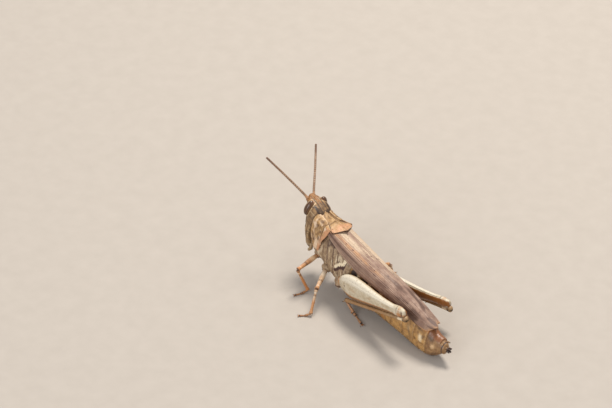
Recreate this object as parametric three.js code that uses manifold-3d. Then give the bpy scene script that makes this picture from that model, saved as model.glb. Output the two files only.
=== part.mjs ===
// A female short-horned field grasshopper at rest, life size, as a museum shows one.
// Millimetres. +X points to the head, +Y to the insect's left, +Z up; the floor is z = 0.
// Every measure along the body is taken from the point on the floor under the end of the
// abdomen, and the whole insect is moved at the end so that the middle of its box is the origin.
import * as THREE from "three";
import { mergeVertices } from "three/addons/utils/BufferGeometryUtils.js";
import Module from "manifold-3d";

const wasm = await Module();
wasm.setup();

// ---------------------------------------------------------------- driving dimensions

const GAP = 0.04; // air left between pieces that touch
const PLATE = 0.5; // thickness of the wings and of the pronotum's wall
const LIMB = 0.26; // smallest radius of a leg piece or feeler
const BOX_MIDDLE = [10.45, 0.92]; // middle of the insect's box along X and Y

const NECK_X = 17.0; // front margin of the pronotum
const HUMP_X = 13.35; // hind apex of the pronotum
const LOBE_EDGE = 3.85; // height of the lower edge of the pronotum's side lobes
const WING_TIP_X = -0.42;
const LAP_Y = -0.3; // where the left wing's edge lies on the right wing
const WAIST_X = 11.3; // where the thorax ends and the abdomen begins
const ABDOMEN_END_X = -1.3;
const ABDOMEN_RINGS = 8;

const ROLL = THREE.MathUtils.degToRad(12); // the body leans over to its right side
const BACK_HEIGHT = 3.5; // of the straight line of the back above the start point ...
const BACK_SLOPE = 0.26; // ... and how fast it climbs to the head

const HEAD_PITCH = THREE.MathUtils.degToRad(24); // the crown rises forward by this angle
const OCCIPUT = new THREE.Vector3(16.94, 0, 7.41); // back of the crown, at the pronotum
const CROWN_LENGTH = 2.4;
const HEAD_DEPTH = 3.3; // crown to the lower edge of the face
const MOUTH_DEPTH = 4.55; // crown to the tips of the jaws

const EYE_PLACE = new THREE.Vector3(18.26, 0.91, 7.42);
const EYE_RADII = [0.42, 0.38, 0.83];
const EYE_TURN = -0.145; // the eye's lower end stands forward ...
const EYE_ROLL = 0.21; // ... and its upper end leans in to the crown

const ANTENNA_BASE = new THREE.Vector3(18.95, 0.45, 7.75);
const ANTENNA_LENGTH = 6.3;
const SCAPE_LENGTH = 0.7; // the short first joints, which stand up before the feeler bends
const ANTENNA_AIM = {
  left: new THREE.Vector3(4.34, 2.15, 4.1).normalize(),
  right: new THREE.Vector3(3.9, -3.65, 2.6).normalize(),
};

// Joints of each leg, from the hip to the tip of the foot. The coxa and the hip are measured on
// the body before it leans over, the other joints above the floor.
const LEGS = {
  foreleg_left: {
    coxa: [16.1, 0.7, 3.1],
    hip: [16.0, 0.85, 3.1],
    knee: [15.75, 4.68, 2.95],
    ankle: [15.1, 3.85, 0.32],
    toe: [15.5, 5.2, 0.22],
  },
  foreleg_right: {
    coxa: [16.1, -0.7, 3.1],
    hip: [16.0, -0.9, 3.1],
    knee: [18.65, -3.4, 2.9],
    ankle: [19.45, -4.05, 0.32],
    toe: [20.4, -5.1, 0.22],
  },
  midleg_left: {
    coxa: [14.5, 1.0, 2.35],
    hip: [14.4, 1.15, 2.3],
    knee: [12.6, 4.85, 2.5],
    ankle: [12.05, 6.05, 0.32],
    toe: [12.75, 6.95, 0.22],
  },
  midleg_right: {
    coxa: [14.5, -1.0, 2.35],
    hip: [14.4, -1.2, 2.3],
    knee: [10.85, -3.5, 2.4],
    ankle: [10.85, -3.95, 0.32],
    toe: [11.7, -4.9, 0.22],
  },
};
const HIND_LEGS = {
  hindleg_left: {
    coxa: [12.2, 1.2, 2.05],
    hip: [11.75, 1.68, 2.55],
    knee: [2.0, 2.5, 4.85],
    shin: [2.25, 2.5, 4.0],
    ankle: [10.75, 2.6, 1.15],
    sole: [9.1, 2.65, 0.24],
    toe: [7.7, 3.05, 0.22],
    tilt: 0,
  },
  hindleg_right: {
    coxa: [12.2, -1.2, 2.05],
    hip: [11.75, -1.68, 2.55],
    knee: [1.9, -3.35, 3.08],
    shin: [2.15, -3.35, 2.25],
    ankle: [10.6, -2.15, 0.95],
    sole: [9.0, -2.55, 0.24],
    toe: [7.6, -3.05, 0.22],
    tilt: THREE.MathUtils.degToRad(18), // the upper keel of this femur leans in to the wings
  },
};
const LEG_THICKNESS = {
  foreleg: { femur: 0.34, tibia: 0.27, foot: 0.26 },
  midleg: { femur: 0.36, tibia: 0.27, foot: 0.26 },
};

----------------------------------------

* SHORT TASK: From the first line above through the line that contains "const EYE_ROLL = 0.21;", quote each line exactly. Output nothing more.

* RESPONSE TO THE TASK:
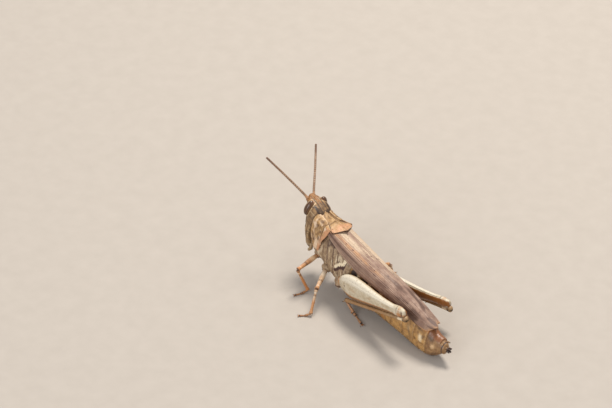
Recreate this object as parametric three.js code that uses manifold-3d. Then give the bpy scene script that makes this picture from that model, saved as model.glb. Output the two files only.
=== part.mjs ===
// A female short-horned field grasshopper at rest, life size, as a museum shows one.
// Millimetres. +X points to the head, +Y to the insect's left, +Z up; the floor is z = 0.
// Every measure along the body is taken from the point on the floor under the end of the
// abdomen, and the whole insect is moved at the end so that the middle of its box is the origin.
import * as THREE from "three";
import { mergeVertices } from "three/addons/utils/BufferGeometryUtils.js";
import Module from "manifold-3d";

const wasm = await Module();
wasm.setup();

// ---------------------------------------------------------------- driving dimensions

const GAP = 0.04; // air left between pieces that touch
const PLATE = 0.5; // thickness of the wings and of the pronotum's wall
const LIMB = 0.26; // smallest radius of a leg piece or feeler
const BOX_MIDDLE = [10.45, 0.92]; // middle of the insect's box along X and Y

const NECK_X = 17.0; // front margin of the pronotum
const HUMP_X = 13.35; // hind apex of the pronotum
const LOBE_EDGE = 3.85; // height of the lower edge of the pronotum's side lobes
const WING_TIP_X = -0.42;
const LAP_Y = -0.3; // where the left wing's edge lies on the right wing
const WAIST_X = 11.3; // where the thorax ends and the abdomen begins
const ABDOMEN_END_X = -1.3;
const ABDOMEN_RINGS = 8;

const ROLL = THREE.MathUtils.degToRad(12); // the body leans over to its right side
const BACK_HEIGHT = 3.5; // of the straight line of the back above the start point ...
const BACK_SLOPE = 0.26; // ... and how fast it climbs to the head

const HEAD_PITCH = THREE.MathUtils.degToRad(24); // the crown rises forward by this angle
const OCCIPUT = new THREE.Vector3(16.94, 0, 7.41); // back of the crown, at the pronotum
const CROWN_LENGTH = 2.4;
const HEAD_DEPTH = 3.3; // crown to the lower edge of the face
const MOUTH_DEPTH = 4.55; // crown to the tips of the jaws

const EYE_PLACE = new THREE.Vector3(18.26, 0.91, 7.42);
const EYE_RADII = [0.42, 0.38, 0.83];
const EYE_TURN = -0.145; // the eye's lower end stands forward ...
const EYE_ROLL = 0.21; // ... and its upper end leans in to the crown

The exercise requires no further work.